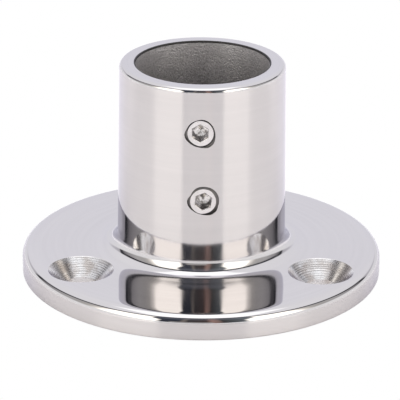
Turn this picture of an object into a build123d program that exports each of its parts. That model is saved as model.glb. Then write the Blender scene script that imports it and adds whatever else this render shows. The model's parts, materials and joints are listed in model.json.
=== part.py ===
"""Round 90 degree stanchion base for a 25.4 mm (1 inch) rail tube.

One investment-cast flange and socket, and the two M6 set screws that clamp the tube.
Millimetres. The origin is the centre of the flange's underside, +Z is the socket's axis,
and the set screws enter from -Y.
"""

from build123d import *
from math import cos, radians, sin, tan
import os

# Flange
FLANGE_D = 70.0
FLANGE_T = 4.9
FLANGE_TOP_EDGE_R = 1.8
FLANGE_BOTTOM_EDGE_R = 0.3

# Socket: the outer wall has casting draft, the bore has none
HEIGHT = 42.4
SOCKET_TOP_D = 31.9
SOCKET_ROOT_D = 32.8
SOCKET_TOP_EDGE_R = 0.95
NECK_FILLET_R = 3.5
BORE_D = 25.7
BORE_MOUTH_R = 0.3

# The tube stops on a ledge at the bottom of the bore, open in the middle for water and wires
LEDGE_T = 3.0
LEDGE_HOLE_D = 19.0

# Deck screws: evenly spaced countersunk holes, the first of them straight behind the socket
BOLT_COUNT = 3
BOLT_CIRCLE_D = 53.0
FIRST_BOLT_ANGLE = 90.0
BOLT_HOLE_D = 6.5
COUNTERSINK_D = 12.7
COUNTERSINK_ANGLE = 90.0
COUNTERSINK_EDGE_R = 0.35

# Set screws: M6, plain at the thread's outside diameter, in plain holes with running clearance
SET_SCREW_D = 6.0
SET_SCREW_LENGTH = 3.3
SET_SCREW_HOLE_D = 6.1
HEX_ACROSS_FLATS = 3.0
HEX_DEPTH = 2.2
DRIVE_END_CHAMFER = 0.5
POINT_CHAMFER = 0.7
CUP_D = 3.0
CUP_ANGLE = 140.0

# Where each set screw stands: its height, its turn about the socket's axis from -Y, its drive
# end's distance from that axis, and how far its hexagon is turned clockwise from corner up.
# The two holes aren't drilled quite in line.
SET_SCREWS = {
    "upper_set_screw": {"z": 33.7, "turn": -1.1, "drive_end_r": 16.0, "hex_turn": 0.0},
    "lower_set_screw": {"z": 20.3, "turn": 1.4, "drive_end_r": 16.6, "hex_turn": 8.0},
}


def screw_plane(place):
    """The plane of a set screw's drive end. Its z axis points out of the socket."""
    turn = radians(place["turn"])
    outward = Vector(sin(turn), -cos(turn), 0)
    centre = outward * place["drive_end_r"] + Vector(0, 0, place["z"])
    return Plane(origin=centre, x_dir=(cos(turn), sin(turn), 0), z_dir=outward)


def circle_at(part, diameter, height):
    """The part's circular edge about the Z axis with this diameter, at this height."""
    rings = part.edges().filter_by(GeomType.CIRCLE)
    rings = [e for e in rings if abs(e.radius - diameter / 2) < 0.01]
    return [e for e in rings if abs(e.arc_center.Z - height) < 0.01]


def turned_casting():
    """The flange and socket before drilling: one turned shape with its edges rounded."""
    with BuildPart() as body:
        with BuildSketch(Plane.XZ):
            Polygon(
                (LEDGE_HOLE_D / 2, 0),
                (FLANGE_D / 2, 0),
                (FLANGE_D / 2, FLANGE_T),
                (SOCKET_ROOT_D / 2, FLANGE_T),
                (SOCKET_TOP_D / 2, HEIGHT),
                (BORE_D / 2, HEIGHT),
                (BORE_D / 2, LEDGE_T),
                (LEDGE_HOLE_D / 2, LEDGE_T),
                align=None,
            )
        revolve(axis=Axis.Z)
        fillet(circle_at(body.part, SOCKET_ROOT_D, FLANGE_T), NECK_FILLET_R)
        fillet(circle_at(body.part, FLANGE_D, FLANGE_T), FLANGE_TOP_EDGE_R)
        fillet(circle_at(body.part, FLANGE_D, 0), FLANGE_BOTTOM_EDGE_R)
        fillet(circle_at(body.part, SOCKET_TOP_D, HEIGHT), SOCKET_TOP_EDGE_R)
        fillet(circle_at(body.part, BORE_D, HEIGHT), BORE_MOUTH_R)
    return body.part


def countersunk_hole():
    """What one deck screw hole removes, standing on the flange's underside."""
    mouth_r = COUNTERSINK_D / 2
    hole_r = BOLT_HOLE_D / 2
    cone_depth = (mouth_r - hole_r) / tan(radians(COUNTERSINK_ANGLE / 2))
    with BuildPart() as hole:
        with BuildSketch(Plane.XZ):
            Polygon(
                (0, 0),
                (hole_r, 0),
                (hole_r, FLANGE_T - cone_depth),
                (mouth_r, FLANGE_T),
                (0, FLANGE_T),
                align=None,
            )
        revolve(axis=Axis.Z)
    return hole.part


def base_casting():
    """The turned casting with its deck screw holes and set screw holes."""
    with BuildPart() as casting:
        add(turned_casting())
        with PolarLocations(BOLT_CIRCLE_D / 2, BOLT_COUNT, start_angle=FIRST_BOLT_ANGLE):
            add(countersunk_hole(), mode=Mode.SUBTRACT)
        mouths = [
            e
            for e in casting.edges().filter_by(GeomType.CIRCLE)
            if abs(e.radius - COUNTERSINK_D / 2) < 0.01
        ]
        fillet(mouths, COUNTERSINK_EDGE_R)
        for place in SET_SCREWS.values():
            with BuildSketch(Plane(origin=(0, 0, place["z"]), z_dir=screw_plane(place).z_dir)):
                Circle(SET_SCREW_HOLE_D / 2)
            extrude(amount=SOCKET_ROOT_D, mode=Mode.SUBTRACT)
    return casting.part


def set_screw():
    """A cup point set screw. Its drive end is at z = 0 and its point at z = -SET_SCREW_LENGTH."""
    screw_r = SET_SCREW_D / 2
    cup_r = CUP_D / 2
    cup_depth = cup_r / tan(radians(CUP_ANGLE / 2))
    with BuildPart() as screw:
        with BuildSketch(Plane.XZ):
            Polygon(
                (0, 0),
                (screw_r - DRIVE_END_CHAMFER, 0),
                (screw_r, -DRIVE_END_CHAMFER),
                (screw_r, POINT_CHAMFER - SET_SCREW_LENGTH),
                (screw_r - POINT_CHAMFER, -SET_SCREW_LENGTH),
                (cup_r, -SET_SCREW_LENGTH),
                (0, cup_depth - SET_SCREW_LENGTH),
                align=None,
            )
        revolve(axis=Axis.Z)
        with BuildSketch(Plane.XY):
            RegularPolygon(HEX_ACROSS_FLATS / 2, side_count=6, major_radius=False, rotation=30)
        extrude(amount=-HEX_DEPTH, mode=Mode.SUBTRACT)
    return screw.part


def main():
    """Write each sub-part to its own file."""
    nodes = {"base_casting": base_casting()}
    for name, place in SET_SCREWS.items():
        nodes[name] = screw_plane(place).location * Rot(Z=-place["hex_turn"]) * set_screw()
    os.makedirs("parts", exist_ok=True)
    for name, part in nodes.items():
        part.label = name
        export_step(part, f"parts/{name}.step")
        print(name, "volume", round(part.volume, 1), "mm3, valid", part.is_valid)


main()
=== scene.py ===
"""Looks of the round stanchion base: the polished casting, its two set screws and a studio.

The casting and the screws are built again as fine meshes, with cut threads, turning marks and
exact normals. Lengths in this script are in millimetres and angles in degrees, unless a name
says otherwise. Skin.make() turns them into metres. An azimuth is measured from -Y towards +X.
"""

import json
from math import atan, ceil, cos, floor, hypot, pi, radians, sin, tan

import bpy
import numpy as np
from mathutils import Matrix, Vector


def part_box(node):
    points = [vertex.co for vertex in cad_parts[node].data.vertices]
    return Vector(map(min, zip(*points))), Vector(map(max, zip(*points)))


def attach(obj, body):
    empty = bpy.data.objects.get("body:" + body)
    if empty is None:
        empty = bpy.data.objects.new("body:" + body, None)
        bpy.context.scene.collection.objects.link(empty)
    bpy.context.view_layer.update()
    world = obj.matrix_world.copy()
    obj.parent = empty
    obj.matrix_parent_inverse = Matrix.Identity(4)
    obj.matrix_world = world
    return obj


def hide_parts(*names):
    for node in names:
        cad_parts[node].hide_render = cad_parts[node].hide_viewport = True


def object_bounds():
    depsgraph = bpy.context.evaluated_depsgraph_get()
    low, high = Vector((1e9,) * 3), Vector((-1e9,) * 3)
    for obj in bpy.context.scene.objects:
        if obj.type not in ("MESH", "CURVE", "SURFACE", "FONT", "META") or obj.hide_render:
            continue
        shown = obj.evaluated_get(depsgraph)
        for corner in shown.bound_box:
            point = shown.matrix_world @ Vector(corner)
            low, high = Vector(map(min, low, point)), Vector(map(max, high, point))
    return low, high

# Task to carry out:
Extract exactly and only these lines: the line containing "for name, part", the line containing "point = shown.matrix_world", and every line between them.

# Finished answer:
    for name, part in nodes.items():
        part.label = name
        export_step(part, f"parts/{name}.step")
        print(name, "volume", round(part.volume, 1), "mm3, valid", part.is_valid)


main()
=== scene.py ===
"""Looks of the round stanchion base: the polished casting, its two set screws and a studio.

The casting and the screws are built again as fine meshes, with cut threads, turning marks and
exact normals. Lengths in this script are in millimetres and angles in degrees, unless a name
says otherwise. Skin.make() turns them into metres. An azimuth is measured from -Y towards +X.
"""

import json
from math import atan, ceil, cos, floor, hypot, pi, radians, sin, tan

import bpy
import numpy as np
from mathutils import Matrix, Vector


def part_box(node):
    points = [vertex.co for vertex in cad_parts[node].data.vertices]
    return Vector(map(min, zip(*points))), Vector(map(max, zip(*points)))


def attach(obj, body):
    empty = bpy.data.objects.get("body:" + body)
    if empty is None:
        empty = bpy.data.objects.new("body:" + body, None)
        bpy.context.scene.collection.objects.link(empty)
    bpy.context.view_layer.update()
    world = obj.matrix_world.copy()
    obj.parent = empty
    obj.matrix_parent_inverse = Matrix.Identity(4)
    obj.matrix_world = world
    return obj


def hide_parts(*names):
    for node in names:
        cad_parts[node].hide_render = cad_parts[node].hide_viewport = True


def object_bounds():
    depsgraph = bpy.context.evaluated_depsgraph_get()
    low, high = Vector((1e9,) * 3), Vector((-1e9,) * 3)
    for obj in bpy.context.scene.objects:
        if obj.type not in ("MESH", "CURVE", "SURFACE", "FONT", "META") or obj.hide_render:
            continue
        shown = obj.evaluated_get(depsgraph)
        for corner in shown.bound_box:
            point = shown.matrix_world @ Vector(corner)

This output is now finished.